## Information provided
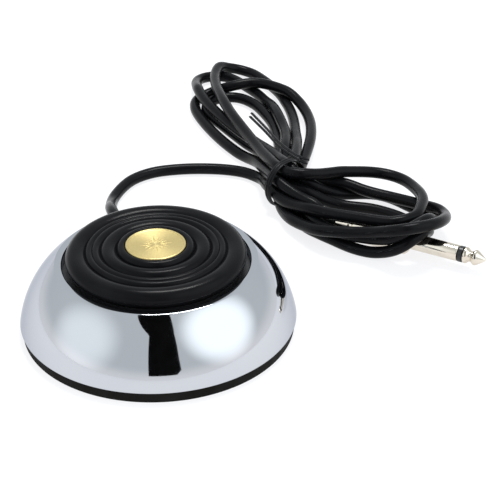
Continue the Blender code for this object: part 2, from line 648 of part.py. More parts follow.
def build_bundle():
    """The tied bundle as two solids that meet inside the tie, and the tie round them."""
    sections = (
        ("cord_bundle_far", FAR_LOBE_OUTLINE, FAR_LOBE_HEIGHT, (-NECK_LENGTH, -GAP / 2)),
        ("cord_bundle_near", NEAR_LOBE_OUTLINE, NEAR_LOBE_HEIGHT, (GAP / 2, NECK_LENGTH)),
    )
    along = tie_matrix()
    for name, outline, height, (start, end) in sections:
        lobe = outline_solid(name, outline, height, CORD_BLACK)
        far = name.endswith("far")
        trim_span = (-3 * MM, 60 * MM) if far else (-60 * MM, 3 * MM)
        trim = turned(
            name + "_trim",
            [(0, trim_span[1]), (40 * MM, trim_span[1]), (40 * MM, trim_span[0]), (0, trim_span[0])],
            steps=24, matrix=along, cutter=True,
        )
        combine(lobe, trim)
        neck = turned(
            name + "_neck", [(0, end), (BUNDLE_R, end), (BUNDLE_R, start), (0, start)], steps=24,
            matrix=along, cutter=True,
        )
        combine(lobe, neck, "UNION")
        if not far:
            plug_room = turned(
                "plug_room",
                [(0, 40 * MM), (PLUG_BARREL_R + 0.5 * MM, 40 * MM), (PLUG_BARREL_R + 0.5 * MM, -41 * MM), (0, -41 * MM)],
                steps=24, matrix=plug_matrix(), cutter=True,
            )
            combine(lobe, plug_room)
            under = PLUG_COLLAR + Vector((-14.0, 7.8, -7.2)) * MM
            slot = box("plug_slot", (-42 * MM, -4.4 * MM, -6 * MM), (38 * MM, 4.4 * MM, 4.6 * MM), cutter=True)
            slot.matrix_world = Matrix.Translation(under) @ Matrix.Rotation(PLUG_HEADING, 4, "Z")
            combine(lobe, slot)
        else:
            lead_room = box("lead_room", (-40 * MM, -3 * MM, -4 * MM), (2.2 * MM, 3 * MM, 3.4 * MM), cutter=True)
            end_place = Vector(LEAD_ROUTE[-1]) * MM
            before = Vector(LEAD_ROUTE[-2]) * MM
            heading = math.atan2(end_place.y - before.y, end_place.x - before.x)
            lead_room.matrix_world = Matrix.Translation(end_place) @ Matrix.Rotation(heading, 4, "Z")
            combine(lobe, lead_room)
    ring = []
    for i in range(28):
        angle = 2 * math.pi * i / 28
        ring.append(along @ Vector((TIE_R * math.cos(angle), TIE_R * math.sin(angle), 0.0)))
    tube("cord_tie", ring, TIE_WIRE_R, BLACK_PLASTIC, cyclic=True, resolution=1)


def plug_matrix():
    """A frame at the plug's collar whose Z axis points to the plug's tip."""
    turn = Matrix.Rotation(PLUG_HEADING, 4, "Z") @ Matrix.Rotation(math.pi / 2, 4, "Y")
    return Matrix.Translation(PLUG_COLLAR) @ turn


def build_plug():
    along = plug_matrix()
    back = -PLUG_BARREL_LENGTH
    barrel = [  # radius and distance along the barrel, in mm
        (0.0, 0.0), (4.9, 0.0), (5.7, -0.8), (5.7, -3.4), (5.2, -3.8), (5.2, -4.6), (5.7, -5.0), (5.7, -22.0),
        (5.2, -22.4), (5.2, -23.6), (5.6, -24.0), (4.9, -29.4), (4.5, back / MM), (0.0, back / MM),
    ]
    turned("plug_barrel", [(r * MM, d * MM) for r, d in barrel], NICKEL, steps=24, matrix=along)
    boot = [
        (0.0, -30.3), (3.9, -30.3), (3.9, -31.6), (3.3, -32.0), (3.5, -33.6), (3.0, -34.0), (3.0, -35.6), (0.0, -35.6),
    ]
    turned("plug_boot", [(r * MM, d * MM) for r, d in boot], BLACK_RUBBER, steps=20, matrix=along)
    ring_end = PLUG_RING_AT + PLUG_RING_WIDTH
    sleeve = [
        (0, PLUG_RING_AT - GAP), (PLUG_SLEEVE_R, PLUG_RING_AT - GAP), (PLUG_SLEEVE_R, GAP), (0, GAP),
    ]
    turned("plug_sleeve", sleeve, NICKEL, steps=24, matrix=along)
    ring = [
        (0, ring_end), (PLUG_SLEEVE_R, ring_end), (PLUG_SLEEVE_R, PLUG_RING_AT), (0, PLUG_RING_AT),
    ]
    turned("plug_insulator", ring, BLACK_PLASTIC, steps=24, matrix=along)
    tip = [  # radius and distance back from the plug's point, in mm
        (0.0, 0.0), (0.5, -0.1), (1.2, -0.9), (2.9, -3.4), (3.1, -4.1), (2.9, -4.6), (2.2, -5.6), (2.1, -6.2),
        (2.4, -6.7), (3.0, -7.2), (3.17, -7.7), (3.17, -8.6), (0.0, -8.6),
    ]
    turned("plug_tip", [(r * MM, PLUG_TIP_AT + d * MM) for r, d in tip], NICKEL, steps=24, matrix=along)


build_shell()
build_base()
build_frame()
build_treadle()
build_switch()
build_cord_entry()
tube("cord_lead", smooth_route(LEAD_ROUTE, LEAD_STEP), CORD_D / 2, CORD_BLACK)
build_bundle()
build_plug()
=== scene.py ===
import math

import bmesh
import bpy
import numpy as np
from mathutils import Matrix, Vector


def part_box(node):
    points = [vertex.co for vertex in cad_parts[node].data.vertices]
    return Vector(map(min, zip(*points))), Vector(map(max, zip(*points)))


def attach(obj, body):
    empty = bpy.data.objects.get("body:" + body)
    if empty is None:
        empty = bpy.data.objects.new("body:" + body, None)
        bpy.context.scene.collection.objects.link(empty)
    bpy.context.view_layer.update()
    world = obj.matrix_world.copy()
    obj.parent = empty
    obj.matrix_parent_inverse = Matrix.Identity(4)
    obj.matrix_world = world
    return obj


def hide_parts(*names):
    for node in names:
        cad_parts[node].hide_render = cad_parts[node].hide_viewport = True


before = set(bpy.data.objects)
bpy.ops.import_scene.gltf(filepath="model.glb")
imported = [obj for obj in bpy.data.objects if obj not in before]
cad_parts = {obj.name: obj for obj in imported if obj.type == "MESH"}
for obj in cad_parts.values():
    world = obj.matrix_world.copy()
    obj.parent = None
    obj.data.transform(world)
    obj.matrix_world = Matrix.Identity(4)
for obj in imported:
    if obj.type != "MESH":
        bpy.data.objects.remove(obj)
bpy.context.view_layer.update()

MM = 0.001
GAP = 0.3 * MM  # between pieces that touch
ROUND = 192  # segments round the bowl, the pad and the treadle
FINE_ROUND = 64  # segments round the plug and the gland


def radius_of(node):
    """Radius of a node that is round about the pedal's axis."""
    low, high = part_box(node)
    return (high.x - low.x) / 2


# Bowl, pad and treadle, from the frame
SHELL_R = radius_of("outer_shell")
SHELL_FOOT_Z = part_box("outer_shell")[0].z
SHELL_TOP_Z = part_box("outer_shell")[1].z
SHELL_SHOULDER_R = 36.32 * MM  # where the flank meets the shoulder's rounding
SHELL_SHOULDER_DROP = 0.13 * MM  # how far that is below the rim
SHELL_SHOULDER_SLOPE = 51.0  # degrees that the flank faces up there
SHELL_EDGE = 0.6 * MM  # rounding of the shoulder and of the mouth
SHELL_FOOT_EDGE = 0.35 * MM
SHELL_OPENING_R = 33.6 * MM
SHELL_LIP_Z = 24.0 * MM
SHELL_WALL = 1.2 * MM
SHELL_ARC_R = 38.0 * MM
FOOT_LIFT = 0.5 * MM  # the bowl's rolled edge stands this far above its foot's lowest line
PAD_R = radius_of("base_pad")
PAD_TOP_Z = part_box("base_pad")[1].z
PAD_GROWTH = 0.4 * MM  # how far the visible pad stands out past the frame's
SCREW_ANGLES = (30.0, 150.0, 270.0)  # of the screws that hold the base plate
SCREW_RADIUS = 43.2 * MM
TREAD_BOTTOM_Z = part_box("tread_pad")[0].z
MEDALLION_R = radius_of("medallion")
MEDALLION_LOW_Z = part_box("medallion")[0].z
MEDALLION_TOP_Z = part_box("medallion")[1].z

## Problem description
Quote nothing but the lines that run from the line containing "bpy.data.objects.remove(obj)" through the line containing "return (high.x - low.x) / 2", keeping both of them word for word.

## Solution to this task
        bpy.data.objects.remove(obj)
bpy.context.view_layer.update()

MM = 0.001
GAP = 0.3 * MM  # between pieces that touch
ROUND = 192  # segments round the bowl, the pad and the treadle
FINE_ROUND = 64  # segments round the plug and the gland


def radius_of(node):
    """Radius of a node that is round about the pedal's axis."""
    low, high = part_box(node)
    return (high.x - low.x) / 2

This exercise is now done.